Больше несчастья – величие, больше побед – слава
Сказка мифомана – приманка правдой, стимулирующая демонстрацию собственных грез с целью сокрытия реальности. Однажды Алин призналась: «Мне было стыдно, что у меня нет родителей. И когда ко мне подходил какой-нибудь мальчик, я лгала, выдумывая себе замечательных родителей, и много о них рассказывала. Я говорила ему, что меня ужасает счет за телефонные разговоры, – чтобы он решил, что у меня много друзей. Я мечтала иметь чудесных родителей, отца-чиновника и мать-домохозяйку»[46]. Восхитительные фантазии лишенного семьи ребенка стали бы кошмарным стыдом для подростка, подавляемого родителями. Чтобы выйти из состояния летаргии, разогнать стоячую воду жизни, некоторые прибегают к трагедии. В конце концов, чудо – не что иное, как фрагмент насыщенной жизни! Необходимо, чтобы несчастье было велико, тогда и победа будет славной. Заурядная нищета не может создать ощущение величия. И почему бы тогда не рассказать трагическую историю о том, как пережил геноцид, сражался с волками, погибал смертью мученика, – чтобы выглядеть в представлении других еще идеальнее: «Вот именно тот рассказ, который порождает настоящее, наполненное смыслом Событие»[47]. Стать мучеником означает стать героем, рассказывающий «эксплуатирует слушателя с целью добиться симпатии последнего и обратить на победителя либо ненависть, либо презрение… Мученик и его участие в разыгрываемом спектакле заканчиваются перестановкой сил, и победителем оказывается группа лиц, практикующих самопожертвование»[48]. Чтобы мученик выглядел убедительнее, чтобы вызвать ненависть к победителю, историю необходимо вынести на сцену. В культуре, скорее ассоциирующейся с жертвой, чем с агрессором, трансляция на экране телевизора в течение нескольких минут история из разряда «жертва – победитель» легко вызовет вселенское возмущение. В сознании зрителей, готовых вновь и вновь вооружать побежденных, ненависть по отношению к победителям становится добродетелью.
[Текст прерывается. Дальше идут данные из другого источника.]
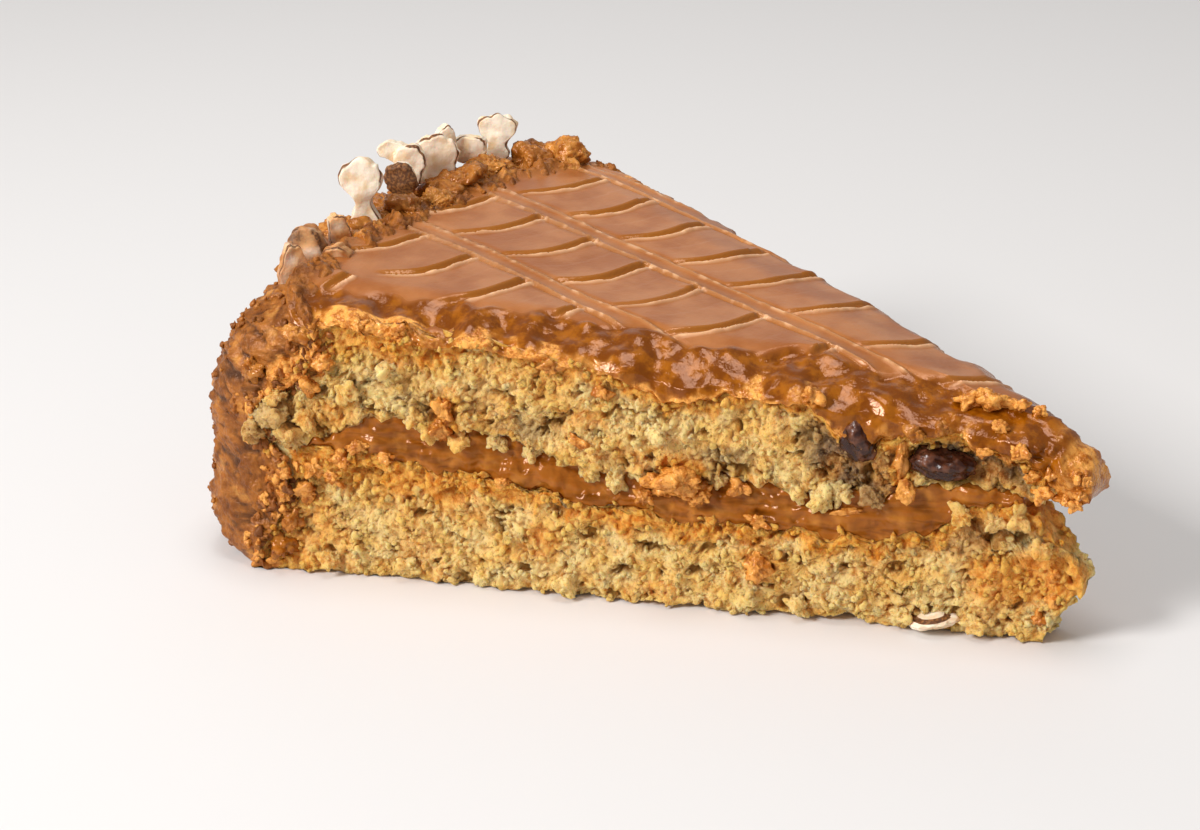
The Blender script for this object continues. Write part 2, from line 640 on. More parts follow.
def buildSponge(which):
    layer = spongeLayers[which]
    grid = boxGrid(*layer["grid"])
    stainLayer, poreLayer, greyLayer = [grid.verts.layers.float.new(name) for name in crumbValues]
    for vert in grid.verts:
        share, across, up = vert.co
        low, high = layerSpan(which, 60, across)
        height = mix(low, high, up)
        for _ in range(2):
            inner = readLine(layer["tip"], height)
            outer = spongeOuter(across, height)
            radius = mix(inner, outer, share)
            low, high = layerSpan(which, radius, across)
            height = mix(low, high, up)
        depth = behindCut(radius, across)
        fromTip = radius - inner
        cutShare = math.exp(-depth / cakeSlice["tornFade"]) * ease((outer - radius) / 0.8)
        tipShare = math.exp(-fromTip / cakeSlice["tornFade"]) * (1 - cutShare)
        x, y = fromPolar(max(radius, 1.2), across)
        if max(cutShare, tipShare) > 0.03:
            side = 0.0 if across < 0 else 20.0
            push, pore = tornCrumb(x, y, height, layer["seed"] + side, layer)
            if across < 0:
                hole = patchShare(poreHoles, radius, height)
                push -= tearDepths["hole"] * hole + tearDepths["hollow"] * patchShare(hollows, radius, height)
                pore = max(pore, 0.95 * hole)
            if which == "upper":
                push = mix(push, edgePush(radius, across), ease((up - 0.86) / 0.13))
                push -= 0.35 * ease((up - 0.93) / 0.07)
            rise = 0.35 * rough(x, y, height, 1.3, 61.0) * cutShare * min(up, 1 - up) * 4
            x, y = pushOut(x, y, across, push * cutShare)
            x += push * tipShare
            radius, across = toPolar(x, y)
            across = clamp(across)
            low, high = layerSpan(which, radius, across)
            height = mix(low, high, up) + rise
            vert[poreLayer] = pore
            vert[stainLayer] = crumbStain(which, radius, across, height, low, high)
            if across < 0:
                vert[greyLayer] = patchShare(greyPatches, radius, height + rough(x, y, height, 1.8, 49.0))
        x, y = bluntTip(x, y, radius, across, 0.5)
        vert.co = (x, y, max(height, 0.0))
    return finishPiece(layer["piece"], grid, crumb, layer["node"])


lowerSponge = buildSponge("lower")
upperSponge = buildSponge("upper")
print("sponge layers made:", len(lowerSponge.data.polygons), len(upperSponge.data.polygons))

# The caramel between the layers lies back from the cut in the middle
fillingPiece = {
    "grid": (430, 14, 30),
    "recess": (
        (0, 0.2), (22, 0.3), (34, 1.0), (44, 1.5), (60, 1.8), (74, 2.0), (84, 1.6), (92, 0.5), (116, 0.0),
    ),
    "tip": 9.2,
    "streak": 0.5,
}


def buildFilling():
    grid = boxGrid(*fillingPiece["grid"])
    for vert in grid.verts:
        share, across, up = vert.co
        outer = spongeOuter(across, 20)
        radius = mix(fillingPiece["tip"], outer, share)
        low, high = layerSpan("filling", radius, across)
        height = mix(low, high, up)
        x, y = fromPolar(radius, across)
        depth = behindCut(radius, across)
        if depth < 6:
            recess = readLine(fillingPiece["recess"], radius) * (1.0 if across < 0 else 0.5)
            side = 0.0 if across < 0 else 9.0
            push = fillingPiece["streak"] * noise.noise(Vector((radius / 13 + side, height / 1.0, 2.0)))
            push += 0.8 * rough(radius, 0, height, 4.5, 51.0 + side)
            push += 0.35 * rough(radius, 0, height, 1.6, 55.0 + side)
            push += 0.35 * ease(math.sin(math.pi * up)) - recess * (0.25 + 0.9 * ease(up))
            x, y = pushOut(x, y, across, push * math.exp(-depth / 2.2))
            radius, across = toPolar(x, y)
            low, high = layerSpan("filling", radius, clamp(across))
            height = mix(low, high, up)
        x, y = bluntTip(x, y, radius, across, 0.5)
        vert.co = (x, y, height)
    return finishPiece("fillingSmeared", grid, softCaramel, "filling")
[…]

В этой ситуации легче всего избавляются от стыда те индивиды, которые любят действовать. Когда мы побеждены, унижены, деградируем, мы легче восстанавливаем свой разрушенный образ, стремясь к обновлению, даже если оно оказывается разрушительным. Интроверты, которым трудно выразить себя, неохотно делятся с кем-либо собственными эмоциями и остаются в одиночестве. «Риск разрыва шаблона еще более велик, когда бессловесный уязвленный решается защищаться. Самообман препятствует освобождению от стыда»[49].
Иногда «ситуации, в которых индивид сталкивается с разницей между тем, кем бы он хотел быть, и тем, кто он есть на самом деле»[50], порождают внутренние травмы. Самообман, разрыв между представлением о себе и настоящим «я», фантазией и самореализацией, способствуют развитию стыда, но мы не замечаем травмы, поскольку она внутри нас. Многие дети, в которых родители вкладывали чрезмерно много, желая, чтобы те реализовали родительские идеи, считают себя сверхлюдьми – настолько родители завышают их самооценку. Но когда то, кем они становятся, оказывается скорректированным вариантом фантазий, и не более того, это может привести к разрыву шаблона. Обман, навеянный родительскими и собственными фантазиями, становится для таких людей травмой, скрываемым стыдом: «Я оказался не на высоте, недостоин уважения, которое мне сулили и на которое я рассчитывал. Мне стыдно». В подобном случае стыд не связан с провалом. Многие молодые люди мечтают стать великими футболистами, и, становясь просто хорошими игроками, которые, тем не менее, никогда не достигнут уровня звезд, они заявляют: «Да, не повезло, но все-таки я хорошо играл, а теперь займусь чем-нибудь другим». У стыдящегося представление о себе разрушено: «Меня убедили, что я должен стать великим, а на самом деле оказался ничтожеством». Результат – частые параноидальные реакции: «Мои родители внушили мне собственные желания. Из-за этого я несчастен».